It's a conversation driven play, fine acting and interesting situation.
What caught my attention was a 'diatribe' Billy Nighy's character delivered about the word spiritual and why he thought it was 'woolly'. He could understand religion because it had structure and direction but 'spirituality'!
As he delivered the speech, I caught a tightening of my stomach at an attack on something I believed in. That is the right of people to enjoy 'spirituality' against religion.
After mulling it over I thought I'd set down what I believe. With a face to face conversation it would develop in a different way but here goes.
One of the character's complaints about spirituality was that it was wishy washy as compared to religion with its structure, its formalised routines and rituals. I'd agree - it can be seen as a believe anything kind of haziness. But certainly for me I moved away from a formal religion not because of the structure which I enjoyed for much of the time, but because it had become just the structure and the belief had not continued.
I loved the music, the words of the King James Bible and the celebrations throughout the year but could I from my heart stand there and repeat the responses and mean them?
At the time I felt I couldn't and with the need of youth to be 'right' walked away, only taking part occasionally as part of family events.
But that then left me with the need to believe in something.
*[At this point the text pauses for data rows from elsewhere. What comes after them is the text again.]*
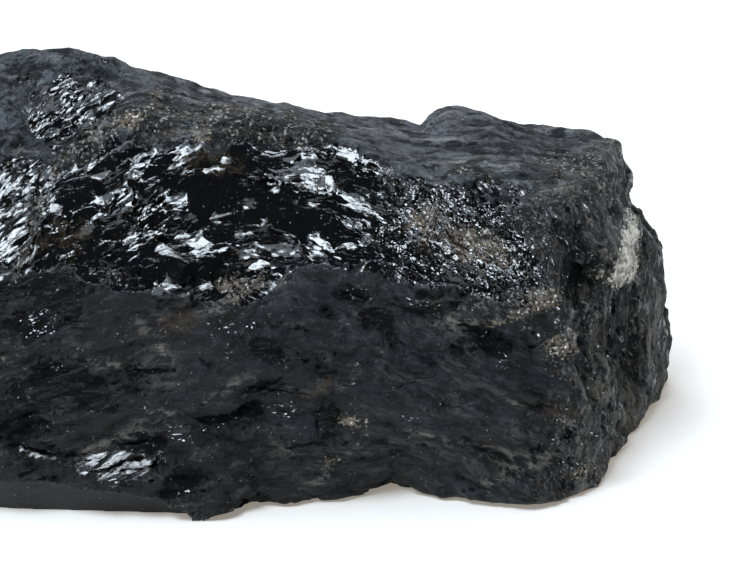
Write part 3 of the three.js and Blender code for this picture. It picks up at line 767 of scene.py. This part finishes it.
    # Roughness, and the three finishes that the stone has: frosted, glassy and matte.
    frostRough = t.mix(fleck, finish["frostRough"] + mottle * 0.4, finish["fleckRough"])
    inputs = {"Base Color": colour, "Roughness": frostRough, "Normal": facing, "IOR": finish["ior"]}
    inputs["Specular IOR Level"] = finish["frostSpecular"]
    frosted = t.node("ShaderNodeBsdfPrincipled", None, inputs)
    glassRough = t.mix(crushed, finish["glassRough"] + mottle * 0.1, finish["crushRough"])
    glassRough = t.mix(t.most(spark, glint), glassRough, finish["sparkRough"])
    inputs["Specular IOR Level"] = finish["glassSpecular"]
    glassy = t.node("ShaderNodeBsdfPrincipled", None, {**inputs, "Roughness": glassRough})
    inputs["Specular IOR Level"] = finish["matteSpecular"]
    matte = t.node("ShaderNodeBsdfPrincipled", None, {**inputs, "Roughness": frostRough})
    shiny = t.most(glass, spark)
    shader = t.node("ShaderNodeMixShader", None, {0: shiny, 1: frosted, 2: glassy})
    soft = t.most(endDark * 0.85, t.most(topCrackShade * 0.8, fleck * 0.6))
    soft = t.most(soft, grainy * (1 - grainTone) * 0.6)
    shader = t.node("ShaderNodeMixShader", None, {0: soft * (1 - spark), 1: shader, 2: matte})
    t.node("ShaderNodeOutputMaterial", None, {"Surface": shader}, None)
    return made


stone = makeStone()
stone.data.materials.clear()
stone.data.materials.append(makeFinish())
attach(stone, "root")
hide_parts("morion_lump")
print("stone done")

studio = {
    "floorSize": 8.0, "floorColour": (0.84, 0.84, 0.83), "floorGlow": (0.26, 0.235, 0.20),
    "windowPlace": (-0.96, -1.50, 2.46), "windowSize": (1.35, 1.0), "windowRadiance": 20.0,
    "windowColour": (0.82, 0.91, 1.0),
    "skyPlace": (-0.6, 0.3, 2.6), "skySize": (2.6, 2.2), "skyRadiance": 1.5,
    "skyColour": (0.72, 0.85, 1.0),
    "sidePlace": (-2.4, -0.5, 0.9), "sideSize": (1.6, 1.4), "sideRadiance": 3.0,
    "sideColour": (0.72, 0.85, 1.0),
    "worldFront": (0.05, 0.055, 0.06), "worldBack": (0.95, 0.97, 1.0), "worldStrength": 1.0,
    "aim": Vector((0.03412, -0.03962, 0.058)), "elevation": 18.0, "distance": 0.545,
    "lens": 100.0, "sensor": 36.0,
}


def makeFloor():
    bpy.ops.mesh.primitive_plane_add(size=studio["floorSize"])
    floor = bpy.context.object
    floor.name = "tableTop"
    made = bpy.data.materials.new("paleTable")
    made.use_nodes = True
    made.node_tree.nodes.clear()
    t = Tree(made.node_tree)
    inputs = {"Base Color": (*studio["floorColour"], 1), "Roughness": 1.0, "Specular IOR Level": 0.0}
    inputs["Emission Color"] = (*studio["floorGlow"], 1)  # the table is brightly lit all round
    inputs["Emission Strength"] = 1.0
    shader = t.node("ShaderNodeBsdfPrincipled", None, inputs)
    t.node("ShaderNodeOutputMaterial", None, {"Surface": shader}, None)
    floor.data.materials.append(made)


def addLight(name):
    place, size = Vector(studio[name + "Place"]), studio[name + "Size"]
    data = bpy.data.lights.new(name + "Light", "AREA")
    data.shape = "RECTANGLE"
    data.size, data.size_y = size
    data.energy = studio[name + "Radiance"] * math.pi * size[0] * size[1]
    data.color = studio[name + "Colour"]
    light = bpy.data.objects.new(name + "Light", data)
    light.location = place
    light.rotation_euler = (Vector((0, 0, 0.05)) - place).to_track_quat("-Z", "Y").to_euler()
    bpy.context.scene.collection.objects.link(light)


def makeWorld():
    world = bpy.data.worlds.new("paleRoom")
    bpy.context.scene.world = world
    world.use_nodes = True
    world.node_tree.nodes.clear()
    t = Tree(world.node_tree)
    x, y, z = t.split(t.node("ShaderNodeTexCoord", None, None, "Generated"))
    share = t.smooth(y * 0.9 + z * 0.35 - x * 0.25, -0.2, 0.9)
    around = t.mix(share, studio["worldFront"], studio["worldBack"])
    around = t.node("ShaderNodeBackground", None, {"Color": around, "Strength": studio["worldStrength"]})
    seen = t.node("ShaderNodeBackground", None, {"Color": (1, 1, 1, 1), "Strength": 1.0})
    share = t.node("ShaderNodeLightPath", None, None, "Is Camera Ray")
    shader = t.node("ShaderNodeMixShader", None, {0: share, 1: around, 2: seen})
    t.node("ShaderNodeOutputWorld", None, {"Surface": shader}, None)


def makeCamera():
    data = bpy.data.cameras.new("camera")
    data.lens, data.sensor_width = studio["lens"], studio["sensor"]
    camera = bpy.data.objects.new("camera", data)
    tilt = math.radians(studio["elevation"])
    camera.location = studio["aim"] + Vector((0, -math.cos(tilt), math.sin(tilt))) * studio["distance"]
    camera.rotation_euler = (math.radians(90) - tilt, 0, 0)
    bpy.context.scene.collection.objects.link(camera)
    bpy.context.scene.camera = camera


makeFloor()
for name in ("window", "sky", "side"):
    addLight(name)
makeWorld()
makeCamera()
bpy.context.scene.view_settings.view_transform = "Standard"
print("studio done")
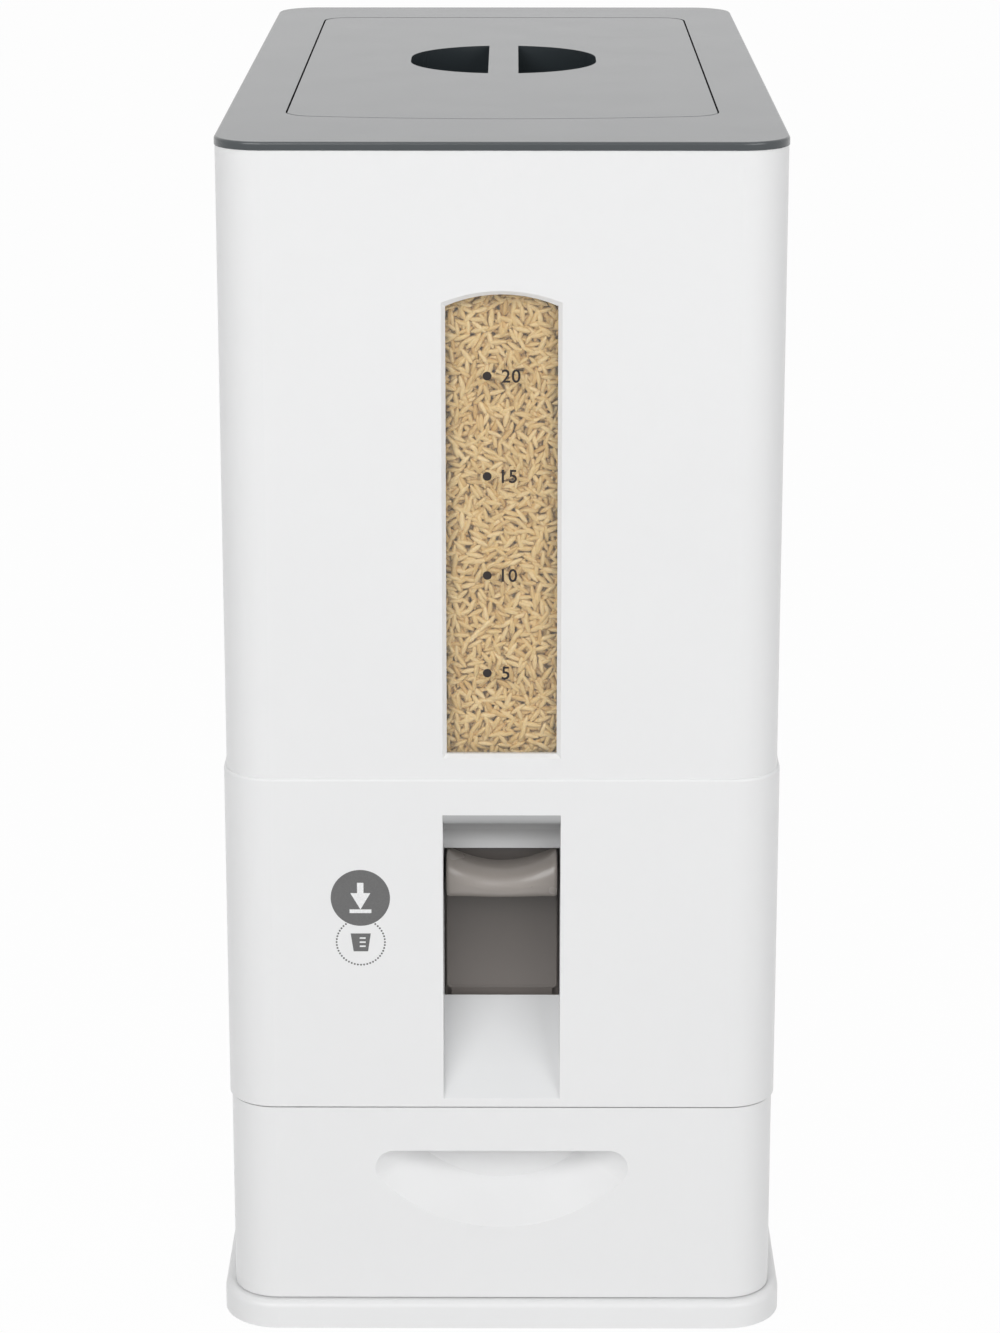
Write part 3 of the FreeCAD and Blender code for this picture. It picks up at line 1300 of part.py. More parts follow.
def make_pane():
    """The clear pane: a flange behind the wall and a raised middle in the opening."""
    body = make_body("window_pane")
    back = f"({HOPPER_Y} - gasket_thickness - pane_thickness)"
    flange = sketch_on(body, "flange", "XZ_Plane", back)
    reach = "(window_half_width + pane_flange)"
    draw_arched(flange, reach, f"{WINDOW_FOOT} - pane_flange", f"{WINDOW_TOP} + pane_flange", "window_arch")
    add_pad(body, flange, "flange", "pane_thickness")
    middle = sketch_on(body, "middle", "XZ_Plane", back)
    inside = "(window_half_width - pane_gap)"
    draw_arched(middle, inside, f"{WINDOW_FOOT} + pane_gap", f"{WINDOW_TOP} - pane_gap", "window_arch")
    add_pad(body, middle, "middle", f"body_depth / 2 - pane_setback - {back}")
    return body


def draw_hatch(sketch, grow):
    """The hatch's outline, grown by an expression: a bowed front edge and four round corners."""
    half = f"(hatch_half_width + {grow})"
    front = f"(hatch_front - {grow})"
    back = f"(hatch_back + {grow})"
    corner = f"(hatch_corner + {grow})"
    draw_bowed(sketch, half, front, back, corner, "hatch_bulge")


def draw_bowed(sketch, half, front, back, corner, bulge):
    """A rounded rectangle whose front edge is an arc that bows out by bulge."""
    a, y0, y1, r, rise = (number(text) for text in (half, front, back, corner, bulge))
    reach = (a**2 + rise**2) / (2 * rise)
    up = FreeCAD.Vector(0, 0, 1)
    lean = math.asin((a - r) / (reach - r))
    middle_y = y0 + reach
    corner_y = middle_y - (reach - r) * math.cos(lean)
    first = sketch.GeometryCount
    bow = Part.Circle(FreeCAD.Vector(0, middle_y, 0), up, reach)
    sketch.addGeometry(Part.ArcOfCircle(bow, -math.pi / 2 - lean, -math.pi / 2 + lean))
    near = Part.Circle(FreeCAD.Vector(a - r, corner_y, 0), up, r)
    sketch.addGeometry(Part.ArcOfCircle(near, -math.pi / 2 + lean, 0))
    sketch.addGeometry(Part.LineSegment(FreeCAD.Vector(a, corner_y, 0), FreeCAD.Vector(a, y1 - r, 0)))
    far = Part.Circle(FreeCAD.Vector(a - r, y1 - r, 0), up, r)
    sketch.addGeometry(Part.ArcOfCircle(far, 0, math.pi / 2))
    sketch.addGeometry(Part.LineSegment(FreeCAD.Vector(a - r, y1, 0), FreeCAD.Vector(r - a, y1, 0)))
    far_left = Part.Circle(FreeCAD.Vector(r - a, y1 - r, 0), up, r)
    sketch.addGeometry(Part.ArcOfCircle(far_left, math.pi / 2, math.pi))
    sketch.addGeometry(Part.LineSegment(FreeCAD.Vector(-a, y1 - r, 0), FreeCAD.Vector(-a, corner_y, 0)))
    near_left = Part.Circle(FreeCAD.Vector(r - a, corner_y, 0), up, r)
    sketch.addGeometry(Part.ArcOfCircle(near_left, math.pi, 3 * math.pi / 2 - lean))
    for index in range(8):
        following = first + (index + 1) % 8
        sketch.addConstraint(Sketcher.Constraint("Tangent", first + index, 2, following, 1))
    for index in (3, 5, 7):
        sketch.addConstraint(Sketcher.Constraint("Equal", first + 1, first + index))
    dimension(sketch, "Radius", first, f"(({half}) ^ 2 + {bulge} ^ 2) / (2 * {bulge})")
    dimension(sketch, "Radius", first + 1, corner)
    dimension(sketch, "DistanceX", -1, 1, first + 1, 3, f"{half} - {corner}")
    dimension(sketch, "DistanceX", -1, 1, first + 7, 3, f"{corner} - {half}")
    dimension(sketch, "DistanceY", -1, 1, first, 3, f"{front} + (({half}) ^ 2 + {bulge} ^ 2) / (2 * {bulge})")
    pin(sketch, first + 3, 3, f"{half} - {corner}", f"{back} - {corner}")
    sketch.addConstraint(Sketcher.Constraint("Horizontal", first + 4))


def plug_outline(inset):
    """The plug that stands down inside the hopper, made smaller by an expression."""
    gap = f"(plug_gap + {inset})"
    return f"({HOPPER_X} - {gap})", f"({HOPPER_Y} - {gap})", f"(body_corner - hopper_wall - {gap})"


def make_lid_frame():
    body = make_body("lid_frame")
    outer = ("(body_width / 2 + lid_reach)", "(body_depth / 2 + lid_reach)", "(body_corner + lid_reach)")
    outline = sketch_on(body, "outline", "XY_Plane", HOPPER_TOP)
    draw_frame(outline, *outer)
    add_pad(body, outline, "plate", "lid_thickness")
    top = number(LID_TOP)
    round_edges(body, "rim", "lid_round", lambda edge: lies_at(edge, "Z", top))
    plug_foot = f"{HOPPER_TOP} - plug_height"
    make_ring(body, "plug", plug_foot, "plug_height", plug_outline("0"), plug_outline("plug_wall"))
    ledge = sketch_on(body, "ledge", "XY_Plane", f"{HOPPER_TOP} - ledge_thickness")
    draw_frame(ledge, *plug_outline("plug_wall / 2"))
    add_pad(body, ledge, "ledge_plate", "ledge_thickness")
    groove = sketch_on(body, "groove", "XY_Plane", f"{HOPPER_TOP} - groove_drop")
    draw_frame(groove, *plug_outline("-plug_gap"))
    draw_frame(groove, *plug_outline("seal_depth"))
    add_pocket(body, groove, "seal_groove", "seal_height")
    seat = sketch_on(body, "seat", "XY_Plane", HOPPER_TOP)
    draw_hatch(seat, "hatch_gap")
    add_pocket(body, seat, "hatch_seat", "lid_thickness")
    mouth = sketch_on(body, "mouth", "XY_Plane", f"{HOPPER_TOP} - ledge_thickness")
    draw_hatch(mouth, "-hatch_ledge")
    add_pocket(body, mouth, "fill_mouth", "ledge_thickness")
    return body


def make_lid_seal():
    body = make_body("lid_seal")
    wide = plug_outline("seal_gap - plug_gap")
    narrow = plug_outline("seal_depth - seal_gap")
    ring_foot = f"{HOPPER_TOP} - groove_drop + seal_gap"
    make_ring(body, "ring", ring_foot, "seal_height - 2 * seal_gap", wide, narrow)
    return body


def make_hatch():
    body = make_body("hatch")
    outline = sketch_on(body, "outline", "XY_Plane", f"{HOPPER_TOP} + seal_gap")
    draw_hatch(outline, "0")
    add_pad(body, outline, "plate", "lid_thickness - seal_gap")
    top = number(LID_TOP)
    round_edges(body, "rim", "lid_round / 2", lambda edge: lies_at(edge, "Z", top))
    cup = sketch_on(body, "cup", "XY_Plane", f"{LID_TOP} - well_depth - well_wall")
    draw_oval(cup, "well_wall")
    add_pad(body, cup, "cup", "well_depth + well_wall - lid_thickness / 2")
    well = sketch_on(body, "well", "XY_Plane", f"{LID_TOP} - well_depth")
    draw_oval(well, "0")
    add_pocket(body, well, "grip_well", "well_depth")
    bar = sketch_on(body, "bar", "XY_Plane", f"{LID_TOP} - well_depth - well_wall / 2")
    reach = "(well_half_length + well_wall / 2)"
    draw_box(
        bar, "-grip_bar_width / 2", "grip_bar_width / 2", f"well_middle - {reach}", f"well_middle + {reach}"
    )
    add_pad(body, bar, "grip_bar", "well_depth + well_wall / 2")
    rib = sketch_on(body, "rib", "XY_Plane", f"{HOPPER_TOP} - hatch_rib_height")
    rib_inset = "(hatch_ledge + seal_depth + seal_gap)"
    draw_hatch(rib, f"-{rib_inset}")
    draw_hatch(rib, f"-({rib_inset} + hatch_rib_wall)")
    add_pad(body, rib, "plug_rib", "hatch_rib_height + lid_thickness / 2")
    return body


def draw_oval(sketch, grow):
    """The grip well's outline: nearly half round in front and behind, with short straight sides."""
    half_x = f"(well_half_width + {grow})"
    half_y = f"(well_half_length + {grow})"
    radius = f"({half_x} - well_flat)"
    front = f"(well_middle - {half_y})"
    back = f"(well_middle + {half_y})"
    draw_rounded(sketch, f"-{half_x}", half_x, front, back, radius)


def make_hatch_seal():
    body = make_body("hatch_seal")
    ring = sketch_on(body, "ring", "XY_Plane", f"{HOPPER_TOP} - ledge_thickness")
    draw_hatch(ring, "-(hatch_ledge + 2 * seal_gap)")
    draw_hatch(ring, "-(hatch_ledge + seal_depth)")
    add_pad(body, ring, "ring", "ledge_thickness - seal_gap")
    return body


def make_all_screws():
    sink = "(foot_drop + screw_head_height + seat_gap)"
    make_screws("base_screws", [(x, y, sink) for x, y in casing_post_places()], UPWARD)
    make_screws("deck_screws", [(x, y, DECK_TOP) for x, y in casing_post_places()], DOWNWARD)
    make_screws("housing_screws", [(x, y, CASING_TOP) for x, y in housing_boss_places()], UPWARD)
    on_case = [(x, y, f"({DECK_TOP} + case_wall)") for x, y in case_screw_places()]
    make_screws("meter_screws", on_case, DOWNWARD, "(case_wall + deck_thickness)")
    inside = f"({FACE_BACK} + bin_wall)"
    forward = FreeCAD.Rotation(FreeCAD.Vector(1, 0, 0), 90)
    make_screws("drawer_front_screws", [(x, inside, z) for x, z in face_screw_places()], forward)


def main():
    make_plinth()
    make_feet()
    make_lower_casing()
    make_drawer_front()
    make_drawer_bin()
    make_housing()
    make_deck()
    make_meter_case()
    make_spout()
    make_shuttle()
    make_shaft()
    make_clips()
    for side, name in ((-1, "left"), (1, "right")):
        make_shuttle_rack(side)
        make_bush(side)
        make_pinion(f"lever_pinion_{name}", "lever_teeth", "lever_gear_start", side, math.pi)
        make_pinion(f"shuttle_pinion_{name}", "shuttle_teeth", "shuttle_gear_start", side, -math.pi / 2)
    make_lever()
    make_knob()
    make_spring()
    make_funnel()
    make_hopper()
    make_gasket()
    make_pane()
    make_lid_frame()
    make_lid_seal()
    make_hatch()
    make_hatch_seal()
    make_all_screws()
    document.recompute()
    check_document()
    export_pieces()


def check_document():
    for item in document.Objects:
        if "Invalid" in item.State or "Error" in item.State:
            raise ValueError(f"{item.Label} is {item.State}")
    for piece in pieces:
        if piece.Shape.isNull() or not piece.Shape.isValid():
            raise ValueError(f"{piece.Label} has no valid shape")


def export_pieces():
    os.makedirs("parts", exist_ok=True)
    for piece in pieces:
        piece.Shape.exportStep(f"parts/{piece.Label}.step")
        box = piece.Shape.BoundBox
        count = len(piece.Shape.Solids)
        span = f"z {box.ZMin:.1f} to {box.ZMax:.1f}"
        print(f"{piece.Label}: {count} solids, {piece.Shape.Volume:.0f} mm3, {span}")


main()
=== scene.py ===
"""Finishes, rice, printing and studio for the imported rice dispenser, laid out as an add-on.

Lengths are metres in the part's own frame: X is across, the front faces -Y, Z is up.
"""

import math
import random

import bmesh
import bpy
from mathutils import Matrix, Vector


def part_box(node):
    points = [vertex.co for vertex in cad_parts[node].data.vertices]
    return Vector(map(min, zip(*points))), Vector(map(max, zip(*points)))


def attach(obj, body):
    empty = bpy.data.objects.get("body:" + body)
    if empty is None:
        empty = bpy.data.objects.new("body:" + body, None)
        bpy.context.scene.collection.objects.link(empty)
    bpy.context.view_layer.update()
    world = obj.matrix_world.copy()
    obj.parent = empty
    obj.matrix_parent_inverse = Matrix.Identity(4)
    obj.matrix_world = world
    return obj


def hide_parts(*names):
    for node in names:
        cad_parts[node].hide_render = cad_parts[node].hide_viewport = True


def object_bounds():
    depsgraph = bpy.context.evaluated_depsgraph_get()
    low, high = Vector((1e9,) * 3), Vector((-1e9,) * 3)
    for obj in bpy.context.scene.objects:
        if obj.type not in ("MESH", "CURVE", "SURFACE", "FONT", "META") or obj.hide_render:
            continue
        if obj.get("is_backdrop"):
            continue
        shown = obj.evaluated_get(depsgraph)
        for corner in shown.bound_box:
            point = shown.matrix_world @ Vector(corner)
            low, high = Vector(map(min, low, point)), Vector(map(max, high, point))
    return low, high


bl_info = {
    "name": "Rice Dispenser Dressing",
    "version": (1, 0, 0),
    "blender": (4, 5, 0),
    "location": "3D View > Sidebar > Dispenser",
    "description": "Gives the packed rice dispenser its finishes, rice, printing and studio",
    "category": "Object",
}

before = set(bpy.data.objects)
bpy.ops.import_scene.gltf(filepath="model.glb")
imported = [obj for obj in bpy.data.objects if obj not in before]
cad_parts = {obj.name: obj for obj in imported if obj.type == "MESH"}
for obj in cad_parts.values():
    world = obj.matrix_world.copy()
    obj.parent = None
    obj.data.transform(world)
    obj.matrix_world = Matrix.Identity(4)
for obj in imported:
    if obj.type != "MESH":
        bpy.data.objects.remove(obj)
cad_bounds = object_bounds()
FRONT_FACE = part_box("dispenser_housing")[0].y
PANE_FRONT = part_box("window_pane")[0].y
PANE_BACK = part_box("window_pane")[1].y
LEVER_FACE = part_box("lever_panel")[0].y

# Hopper space that the rice may fill
RICE_HALF_WIDTH = 0.0968
RICE_BACK = 0.1938
RICE_FOOT = 0.2225
FUNNEL_RISE = 0.049
LOOSE_DEPTH = 0.0058

# Printed marks on the pane and the badge beside the lever
LEVEL_TEXTS = ("5", "10", "15", "20")
LEVEL_DOT_X = -0.0052
LEVEL_DOT_RADIUS = 0.0016
INK_THICKNESS = 0.00004
THIN_INK = 0.00003
BADGE_X = -0.0519
DISC_HEIGHT = 0.1725
RING_HEIGHT = 0.1552
RING_RADIUS = 0.0089
RING_DOTS = 48
RING_DOT_RADIUS = 0.00038
ARROW_HEIGHT = 0.0118

# The front recess, and the painted shade on its grey lining, from the foot (0) to the roof (1)
RECESS_HALF_WIDTH = 0.02155
RECESS_DEPTH = 0.0226
RECESS_FOOT = 0.093
RECESS_TOP = 0.2046
SLOT_TOP = 0.184
SLOT_FOOT = 0.125
RAMP_BEND = 0.102
LINING = 0.0002
# The grey of the lining is painted shade inside the recess, darkest in a band under the roof
RECESS_SHADE_GREY = (0.62, 0.625, 0.63)
RECESS_PAINTED_SHADE = (
    (0.0, 1.22), (0.09, 1.18), (0.28, 1.02), (0.84, 1.06), (0.9, 0.62), (0.96, 0.46), (1.0, 0.7)
)

# Noise scales that the moulded finishes share
TONE_SCALE = 11.0
SMEAR_SCALE = 38.0
WAVE_SCALE = 16.0


# ---------------------------------------------------------------- sizes and colours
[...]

I understand the logic of the humanists and their belief in each other and in the human self and I accept that we as mind body and spirit are magnificent creatures full of creativity and inventiveness, full of love and caring towards others.
I wanted more though. I wanted to be humbled maybe by something so much greater than a human being. So what about nature - surely that's enough to humble anyone. Writing this on the day after we caught the tail end of Hurricane Bertha yes I can understand that.
What else do I need then?
If I can't be satisfied with any of the above, what was I seeking? And does the word 'spirituality' cover it?
Well I need to dismiss the idea of spirituality as woolly. For me that doesn't work on an every day level. I am by and large a logical person but there is a me that seeks something greater than me. Terry Patten of Integral Spiritual Practice calls it the Mystery.
Maybe I am nearer primitive man than I want to believe. After all many of my physical reactions such as flight or fight, come from the old brain. Why not my need for this mystery?
And while I'm in awe of the many things the technological age of medicine can prove to us, I don't want it to prove exactly where in the brain this 'irrational' need for this greater mystery comes from.
I've experienced in NLP finding a place where I could look and run out of words. They called it the bliss point.
And that's the thing isn't it, there's a point where simply no words work, no description of what you feel makes any sense.
Describe what seeing a swan take off in majesty does for you. Or a sunset that envelopes you. Or a piece of music that sinks into every cell of your body.
In the end, for me it's a union of all the bits of me, the logical me that likes to create sacred ritual. The creative me that likes to write about what works on a moment by moment basis. And the me that wants to be bowled over by the power of something greater than my human imperfections.
To be bowled over by the power of love. Love of nature, love of people and the love that is the power of all healing.